For transgenerational effects identified by experiments, modeling approaches can be used to generate hypotheses about their longer-term consequences for populations. Day and Bonduriansky (2011) outline a general approach for investigating the evolution of traits subject to different mechanisms of inheritance, including Mendelian-genetic inheritance alongside any mechanism of nongenetic inheritance. The model can be adapted to any form of inheritance by specifying three properties: (i) the effects of transmissible variants on individual fitness, (ii) the rules of transmission from parent to offspring, and (iii) any changes that occur in individual phenotypes over an individual lifetime. Incorporating key features of a nongenetic inheritance mechanism alongside genetic inheritance can lead to complex evolutionary dynamics and outcomes that could not be predicted under the assumption of exclusively Mendelian-genetic inheritance (Day and Bonduriansky 2011).

Hypotheses, generated by modeling, about the consequences of nongenetic inheritance for populations can then be tested via longer-term studies on laboratory or natural populations. Such research is already being carried out on transgenerational epigenetic inheritance in plant systems. In Arabidopsis, genetically homogeneous lines that vary in epigenetic profile (‘epigenetic recombinant inbred lines’, or epiRILs) are being used to investigate the heritability of ecologically important traits via the transmission of methylation patterns from parents to offspring (Johannes et al. 2009; Roux et al. 2011). Attempts are also being made to relate this artificially generated epigenetic variation, and its consequences for phenotypic variation and heritability, to naturally occurring epigenetic variation within and among wild populations of Arabidopsis (Vaughn et al. 2007; Roux et al. 2011). EpiRILs can, in principle, be created in other organisms (Johannes and Colomé-Tatché 2011), and employed in artificial evolution experiments where replicate genetically homogeneous populations harboring epigenetic variation are subjected to contrasting environments over multiple generations to assess the potential for adaptation (i.e., adaptive change in the population-mean phenotype) via nongenetic inheritance alone. Data from such experiments can be analyzed using extensions of quantitative-genetic theory (Tal et al. 2010; Johannes and Colomé-Tatché 2011). Even more ambitiously, it is now possible to begin to assess the contribution of epigenetic variation to variation in fitness among individuals in natural populations (Visser 2008; Herrera and Bazaga 2011). Equivalent techniques can be developed and employed to study the evolutionary consequences of other mechanisms of nongenetic inheritance as well. A major difficulty that all such studies must overcome is the problem of distinguishing effects of genetic variation (e.g., new mutations) from those of nongenetically transmitted variants (Johannes et al. 2009; Roux et al. 2011).

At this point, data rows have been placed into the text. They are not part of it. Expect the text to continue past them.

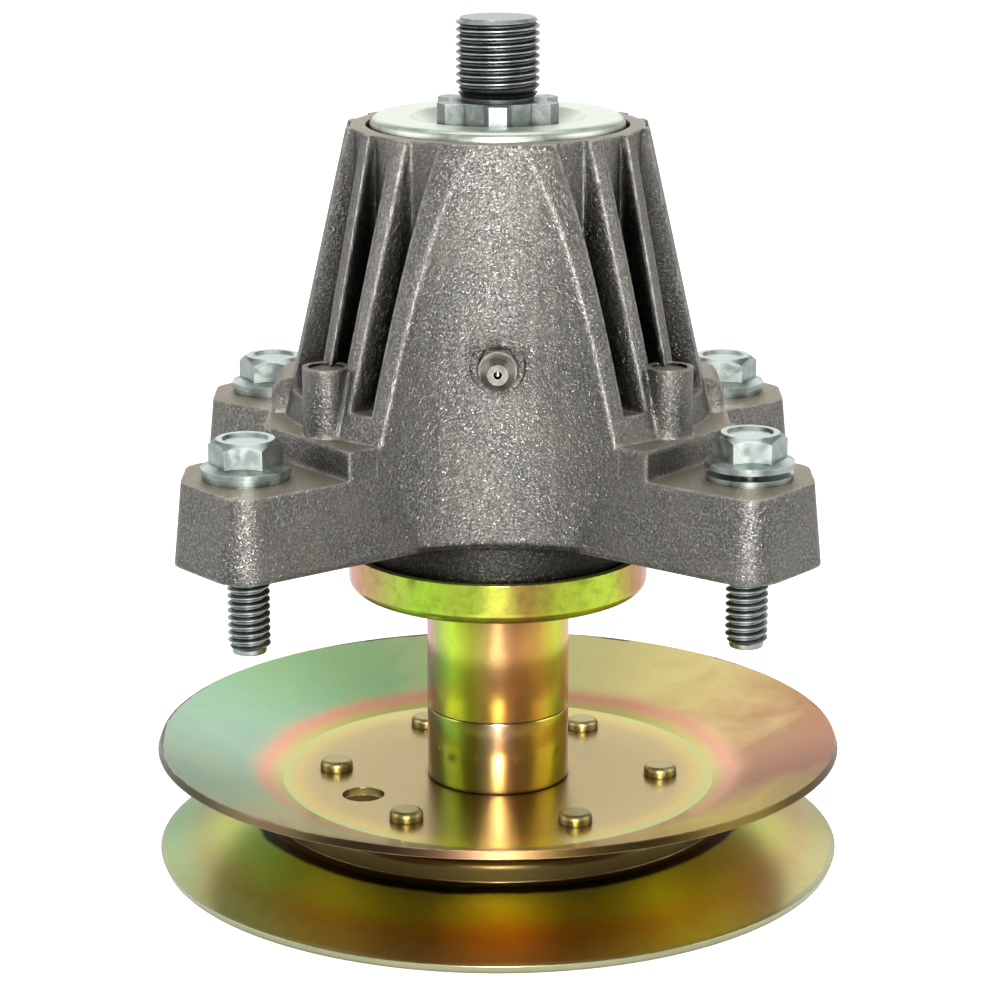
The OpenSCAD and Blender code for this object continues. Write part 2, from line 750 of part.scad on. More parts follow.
module bolt_washers() {
    color([0.6, 0.62, 0.6]) for (spot = bolt_spots) translate([spot[0], spot[1], 0])
        ring(foot_top, washer_t, washer_d / 2, bolt_d / 2 + bolt_clear);
}

// Grease fitting, drawn along +Z from the wall it is screwed into
module grease_fitting_body() {
    wall = panel_y - cavity_d / 2;
    hex_r = grease_af / 2 / cos(30);
    bore_r = check_ball_d / 3;
    chamber_r = check_ball_d / 2 + check_clear;
    mouth_h = check_ball_d / 6;
    chamber_h = check_ball_d + check_travel + check_clear;
    nozzle_r = nozzle_d / 2;
    tip = grease_hex_h + nozzle_h;
    color([0.72, 0.72, 0.7]) translate([0, -panel_y, grease_z]) rotate([90, 0, 0]) difference() {
        union() {
            translate([0, 0, -wall]) cylinder(h = wall, d = grease_thread_d);
            intersection() {
                cylinder(h = grease_hex_h, r = hex_r, $fn = 6);
                cylinder(h = grease_hex_h, r1 = hex_r + grease_hex_h, r2 = grease_af / 2);
            }
            rotate_extrude() polygon([
                [0, 0], [nozzle_neck_d / 2, 0], [nozzle_neck_d / 2, grease_hex_h + nozzle_h / 3],
                [nozzle_r, grease_hex_h + nozzle_h * nozzle_low_share], [nozzle_r, grease_hex_h + nozzle_h * nozzle_high_share],
                [chamber_r + check_ball_d / 4, tip], [0, tip]]);
        }
        translate([0, 0, -wall - overrun]) cylinder(h = wall + tip, r = bore_r);
        translate([0, 0, tip - mouth_h - chamber_h]) cylinder(h = chamber_h, r = chamber_r);
        translate([0, 0, tip - mouth_h - overrun]) cylinder(h = mouth_h + 2 * overrun, r = bore_r);
    }
}

module grease_fitting_ball() {
    tip = grease_hex_h + nozzle_h;
    mouth_h = check_ball_d / 6;
    color([0.9, 0.9, 0.9]) translate([0, -panel_y, grease_z]) rotate([90, 0, 0])
        translate([0, 0, tip - mouth_h - check_ball_d / 2 - check_clear]) sphere(d = check_ball_d);
}

housing();
spindle_shaft();
blade_side_shield();
dust_cup();
spacer_sleeve();
bearing_spacer();
blade_bearing_outer_race();
blade_bearing_inner_race();
blade_bearing_balls();
blade_bearing_cage();
blade_bearing_seals();
pulley_bearing_outer_race();
pulley_bearing_inner_race();
pulley_bearing_balls();
pulley_bearing_cage();
pulley_bearing_seals();
pulley_hub();
pulley_upper_disc();
pulley_lower_disc();
pulley_rivets();
pulley_nut();
grease_fitting_body();
grease_fitting_ball();
mounting_bolts();
bolt_washers();
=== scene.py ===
"""Mower deck spindle: threads, finishes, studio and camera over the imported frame.

Lengths are in metres, in the frame of the part: the origin is on the shaft's axis in the
plane of the lower pulley rim, +Z runs to the blade end and -Y to the grease fitting.
"""

import logging
import math
from dataclasses import dataclass, field
from enum import Enum
from typing import Optional, Sequence, Union

import bpy
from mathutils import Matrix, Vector

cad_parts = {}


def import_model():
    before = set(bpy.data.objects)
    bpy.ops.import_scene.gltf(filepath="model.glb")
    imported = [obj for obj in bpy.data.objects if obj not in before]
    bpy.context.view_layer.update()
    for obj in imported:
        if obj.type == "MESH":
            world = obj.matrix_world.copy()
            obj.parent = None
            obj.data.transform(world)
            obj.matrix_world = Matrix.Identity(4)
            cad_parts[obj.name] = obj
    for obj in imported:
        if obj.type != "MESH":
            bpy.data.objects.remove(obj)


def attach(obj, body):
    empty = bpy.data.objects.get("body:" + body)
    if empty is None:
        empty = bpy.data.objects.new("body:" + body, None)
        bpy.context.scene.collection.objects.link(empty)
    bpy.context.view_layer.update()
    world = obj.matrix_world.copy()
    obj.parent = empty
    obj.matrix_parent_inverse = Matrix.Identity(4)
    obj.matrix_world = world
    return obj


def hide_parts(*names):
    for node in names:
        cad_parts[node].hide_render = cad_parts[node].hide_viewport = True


LOG = logging.getLogger("mower_deck_spindle")
MM = 0.001

Colour = tuple[float, float, float]
Value = Union[float, Sequence[float], bpy.types.NodeSocket]


def paint(hex_code: str) -> tuple[float, float, float, float]:
    """Turn a colour as it looks on a screen into the linear one that shaders use.

    Args:
        hex_code: Six hexadecimal digits, such as "8a7f70".

    Returns:
        Linear red, green, blue and an alpha of 1.
    """
    parts = [int(hex_code[i:i + 2], 16) / 255 for i in (0, 2, 4)]
    line = [p / 12.92 if p <= 0.04045 else ((p + 0.055) / 1.055) ** 2.4 for p in parts]
    return (line[0], line[1], line[2], 1.0)


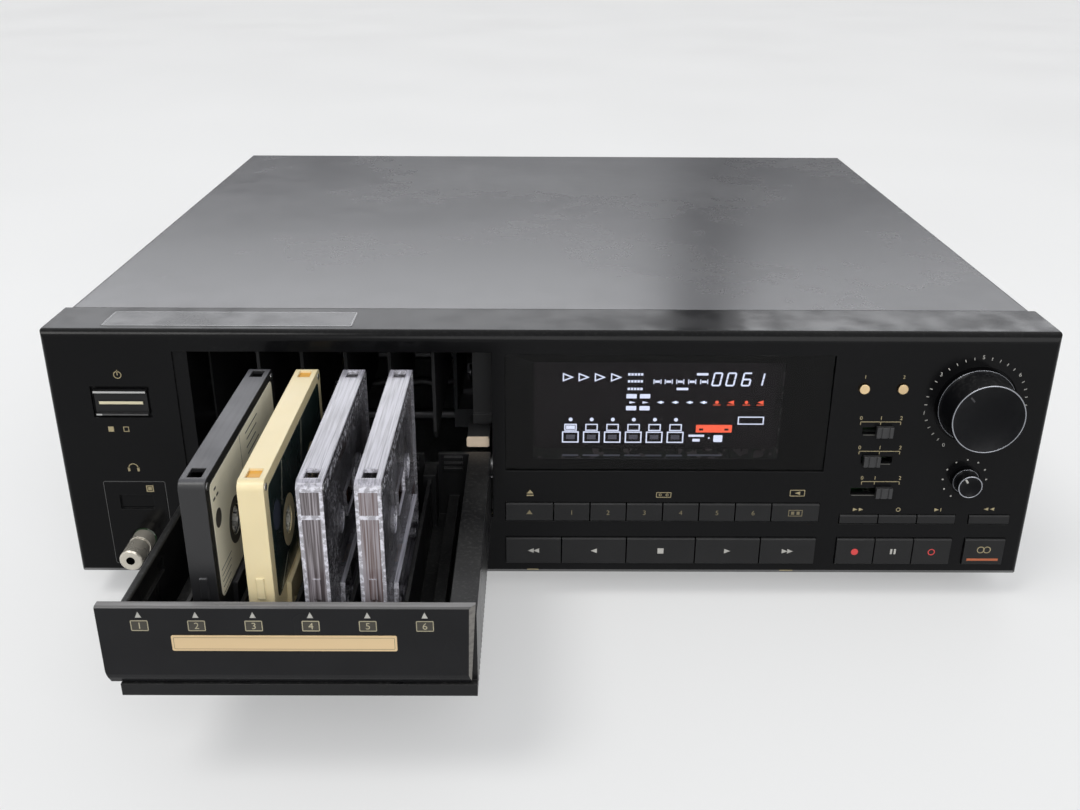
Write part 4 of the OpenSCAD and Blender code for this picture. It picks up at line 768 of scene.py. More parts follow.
def solid_finishes():
    """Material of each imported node, by name."""
    c = colours()
    keys = finish(
        "key_black", tuple(c.keys), rough=0.34, grain=2200, depth=0.10, edge=0.5, edge_radius=0.00025,
        dust=0.05, specular=0.22,
    )
    board = finish(
        "board_green", (0.012, 0.040, 0.018), rough=0.3, grain=700, depth=0.1, pattern=board_pattern,
    )
    # painted sheen: the drawer's faces that look up are painted pale grey and those that look right warm
    # grey, for the light they catch
    drawer_painted_sheen = faced((0.24, 0.235, 0.235, 1), right=(0.20, 0.19, 0.175, 1), stretch=(25.0, 500.0, 900.0))
    black_hubs = hubbed("cassette_black", (0.60, 0.59, 0.56, 1))
    cream_hubs = hubbed("cassette_cream", (0.70, 0.68, 0.60, 1))
    made = {
        "top_cover": finish(
            "cover_paint", tuple(c.cover), rough=0.24, grain=2600, depth=0.01, mottle=0.04, smudge=0.03,
            dust=0.03, edge=0.5, edge_radius=0.0008, pattern=sprayed, specular=0.9,
        ),
        "front_panel": finish(
            "panel_black", tuple(c.panel), rough=0.17, grain=500, depth=0.03, smudge=0.12, dust=0.04,
            edge=0.35, edge_radius=0.0004, scratches=0.05, specular=0.11,
        ),
        "rear_panel": finish(
            "rear_paint", (0.04, 0.04, 0.043), rough=0.5, grain=2600, depth=0.2, dust=0.05, scratches=0.3,
        ),
        "chassis": finish(
            "plated_steel", (0.55, 0.56, 0.57), rough=0.38, grain=600, depth=0.05, pattern=zinc,
            sockets=METAL,
        ),
        "tray_rails": finish(
            "rail_steel", (0.50, 0.51, 0.53), rough=0.36, grain=600, depth=0.05, pattern=zinc,
            sockets=METAL,
        ),
        "display_window": finish(
            "window_smoke", (0.34, 0.30, 0.33), rough=0.035, grain=300, depth=0.01, mottle=0.03, smudge=0.05,
            dust=0.02, edge=0.0, edge_radius=0.0002, sockets={"Transmission Weight": 1.0, "IOR": 1.25},
        ),
        "display_tube": finish(
            "display_glass", (0.010, 0.007, 0.008), rough=0.16, grain=900, depth=0.03, edge=0.1, dust=0.0,
            pattern=phosphor_grid, specular=0.12, sockets={"Coat Weight": 0.05, "Coat Roughness": 0.04},
        ),
        "control_board": board,
        "phones_board": board,
        "main_board": finish(
            "main_board_green", (0.03, 0.12, 0.05), rough=0.35, grain=700, depth=0.1,
            pattern=main_board_pattern,
        ),
        "power_transformer": finish(
            "transformer_core", (0.09, 0.08, 0.07), rough=0.42, grain=900, depth=0.2, pattern=laminated,
        ),
        "feet": finish("foot_rubber", (0.015, 0.015, 0.016), rough=0.62, grain=1500, depth=0.35, edge=0.3),
        "case_screws": finish(
            "black_screw", (0.05, 0.05, 0.052), rough=0.3, grain=1500, depth=0.1, edge=0.8,
            edge_radius=0.0003, sockets={"Metallic": 0.8},
        ),
        "rear_jacks": finish(
            "jack_gold", (0.80, 0.60, 0.27), rough=0.22, grain=1500, depth=0.05, pattern=jack_block,
            sockets=METAL,
        ),
        "cord_gland": finish("gland_black", (0.02, 0.02, 0.021), rough=0.5, grain=1600, depth=0.3),
        "power_button": keys,
        "tray": finish(
            "tray_black", tuple(c.tray), rough=0.33, grain=1500, depth=0.16, smudge=0.12, dust=0.12,
            edge=0.35, edge_radius=0.0004, specular=0.25,
        ),
        "tray_front": finish(
            "drawer_face", tuple(c.drawer), rough=0.27, grain=1800, depth=0.07, smudge=0.08, dust=0.03,
            edge=0.45, edge_radius=0.0005, pattern=drawer_painted_sheen, specular=0.16,
        ),
        "drive_pinion": finish("gear_white", (0.78, 0.75, 0.66), rough=0.4, grain=1300, depth=0.08),
        "drive_pulley": finish("pulley_white", (0.76, 0.74, 0.66), rough=0.42, grain=1300, depth=0.08),
        "drive_belt": finish("belt_rubber", (0.025, 0.025, 0.026), rough=0.6, grain=2200, depth=0.3),
        "tray_motor": finish(
            "motor_can", (0.55, 0.55, 0.56), rough=0.3, grain=900, depth=0.05, pattern=brushed, sockets=METAL,
        ),
        "cassette_guide": finish(
            "guide_black", (0.016, 0.016, 0.017), rough=0.42, grain=1500, depth=0.2, dust=0.04, edge=0.3,
            specular=0.35,
        ),
        # painted shade: the rods and lead screw get a near-black steel colour for the shade they lie in
        # inside the case
        "guide_rods": finish(
            "ground_steel", (0.09, 0.09, 0.095), rough=0.42, grain=1500, depth=0.04, pattern=brushed,
            sockets=METAL,
        ),
        "lead_screw": finish(
            "screw_steel_painted_shade", (0.10, 0.10, 0.105), rough=0.42, grain=1500, depth=0.04, edge=0.4, sockets=METAL,
        ),
        "carriage": finish(
            "carriage_grey", (0.045, 0.047, 0.052), rough=0.45, grain=1400, depth=0.2, edge=0.3,
        ),
        "head_block": finish(
            "head_metal", (0.16, 0.16, 0.17), rough=0.36, grain=1200, depth=0.05, pattern=brushed,
            sockets=METAL,
        ),
        # painted sheen: the black shell's faces that look up are painted a lighter grey for the light they
        # catch
        "cassette_black": finish(
            "shell_black", tuple(c.black_shell), rough=0.36, grain=1300, depth=0.14, stretch=(1, 0.15, 1),
            dust=0.07, edge=0.7, edge_radius=0.0006, scratches=0.5,
            pattern=faced((0.062, 0.062, 0.070, 1), after=black_hubs),
        ),
        "cassette_cream": finish(
            "shell_cream", tuple(c.cream_shell), rough=0.34, grain=1100, depth=0.08, mottle=0.05, dust=0.0,
            edge=0.25, edge_radius=0.0006, pattern=cream_hubs,
            sockets={"Subsurface Weight": 0.08, "Subsurface Radius": (0.002, 0.0015, 0.0008)},
        ),
        "cassette_clear_a": clear_shell("shell_clear", "cassette_clear_a", (0.055, 0.040, 0.040, 1)),
        "cassette_clear_b": clear_shell("shell_clear_b", "cassette_clear_b", (0.11, 0.068, 0.060, 1)),
        "jack_adaptor": finish(
            "adaptor_metal", (0.62, 0.58, 0.50), rough=0.30, grain=1500, depth=0.06, edge=0.3, pattern=bored,
            sockets={"Metallic": 0.6},
        ),
        "level_knob": finish(
            "knob_black", tuple(c.knob), rough=0.3, grain=1800, depth=0.06, edge=0.2, specular=0.08,
        ),
    }
    made["balance_knob"] = made["level_knob"]
    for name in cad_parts:
        if name.endswith("_key") or name.startswith("number_key"):
            made[name] = keys
        elif name.startswith("counter_button"):
            made[name] = finish(
                "button_gold", tuple(c.gold), rough=0.25, grain=1200, depth=0.05, edge=0.4, sockets=METAL
            )
        elif name.startswith("switch_"):
            made[name] = finish(
                "switch_cap", (0.018, 0.018, 0.019), rough=0.4, grain=1700, depth=0.2, edge=0.6,
                edge_radius=0.0003,
            )
    return made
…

Theoretical and empirical studies suggest that nongenetic inheritance is a potentially important factor in the fate of populations faced with rapid environmental change. Several complications remain to be resolved, however. First, short-term effects of nongenetic inheritance on offspring fitness may not reflect longer-term effects on population persistence and adaptation. Second, empirical evidence points to the nongenetic inheritance of a wide variety of induced pathological states. Such effects, which have not yet been examined in theoretical studies, could accelerate the demise of populations confronted by toxic pollutants or other environmental insults, but also perhaps increase the efficiency of selection against the most susceptible genotypes. Experiments to uncover the range of environmental factors with transgenerational effects, combined with modeling and multi-generational studies on laboratory and natural populations, will illuminate the consequences of nongenetic inheritance for adaptation.


We thank the special issue editors for inviting us to contribute this paper. RB and AJC were funded by an Australian Research Council Discovery Grant and Research Fellowship (RB), and TD was funded by the Natural Sciences and Engineering Research Council of Canada (NSERC), an NSERC Steacie Fellowship, and the Canada Research Chairs Program.